FAQs About Transformers
What is the Difference Between Step-Up and Step-Down Transformers?
A step-up transformer increases voltage, while a step-down transformer decreases it. Step-up transformers are used in power generation, and step-down transformers are used in power distribution.
How Does a Transformer Step Up or Step Down Voltage?
A transformer steps up or down voltage by adjusting the number of turns in its primary and secondary windings. More turns in the secondary coil increase voltage, while fewer turns reduce it.
Why Do Transformers Hum?
The humming sound from transformers is caused by the vibration of the core as it magnetizes and demagnetizes with the alternating current.
Can a Transformer Increase Power?
No, a transformer cannot increase power. It only alters the voltage and current, but the total power remains the same, minus any losses.
How Are Transformers Used in Renewable Energy?

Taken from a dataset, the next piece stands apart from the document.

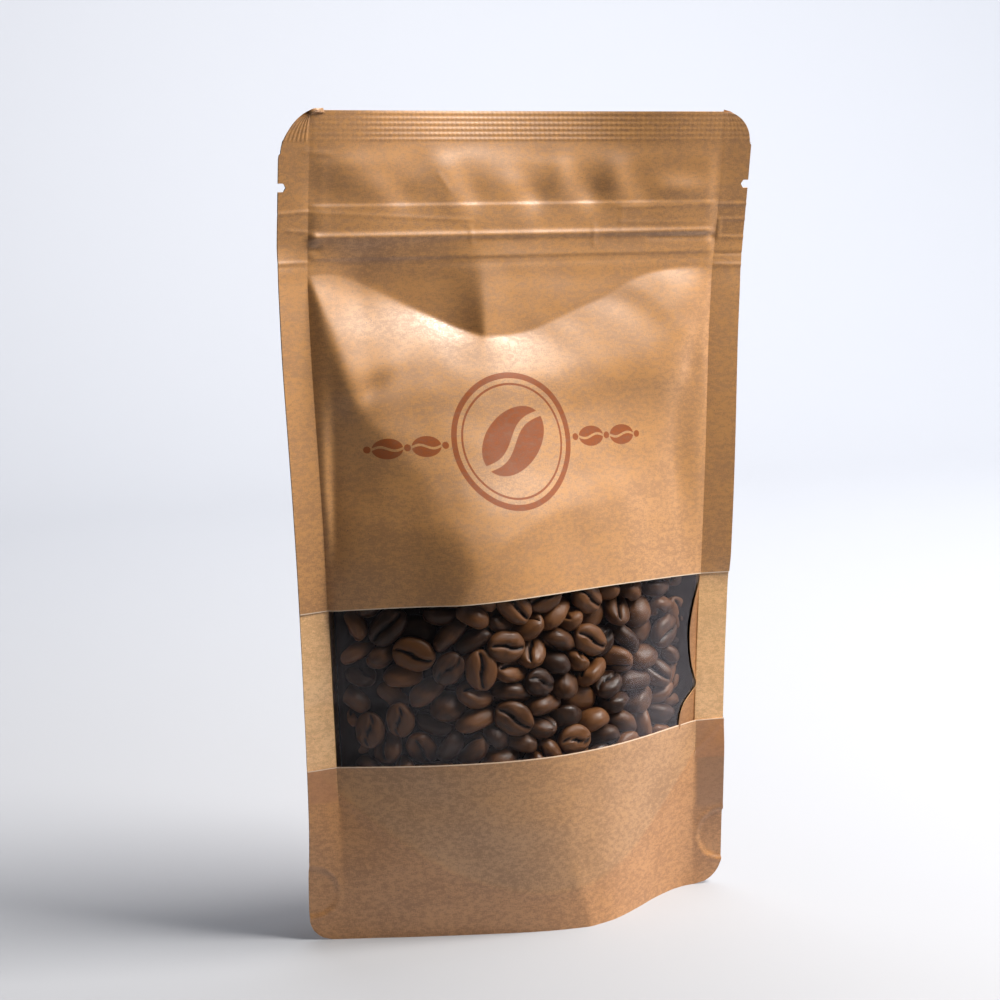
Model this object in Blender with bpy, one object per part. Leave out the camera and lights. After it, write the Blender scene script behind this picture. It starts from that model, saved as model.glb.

Transformers in renewable energy systems,are critical for converting the output of wind turbines, solar panels, and other renewable energy sources to the appropriate voltage levels for grid integration. They help manage fluctuations in power supply from these variable energy sources and ensure efficient transmission to the grid.
Conclusion
Transformers are indispensable in modern electrical systems, serving a vital role in both power generation and distribution. Whether increasing voltage for long-distance transmission or decreasing it for local use, transformers ensure that electricity can be transmitted efficiently and safely. With ongoing innovations, especially in the realm of smart transformers and renewable energy integration, the future of transformer technology continues to evolve, promising greater efficiency and sustainability in electrical grids worldwide. Understanding how transformers work and their various types and applications can provide valuable insight into the broader electrical infrastructure that powers our daily lives.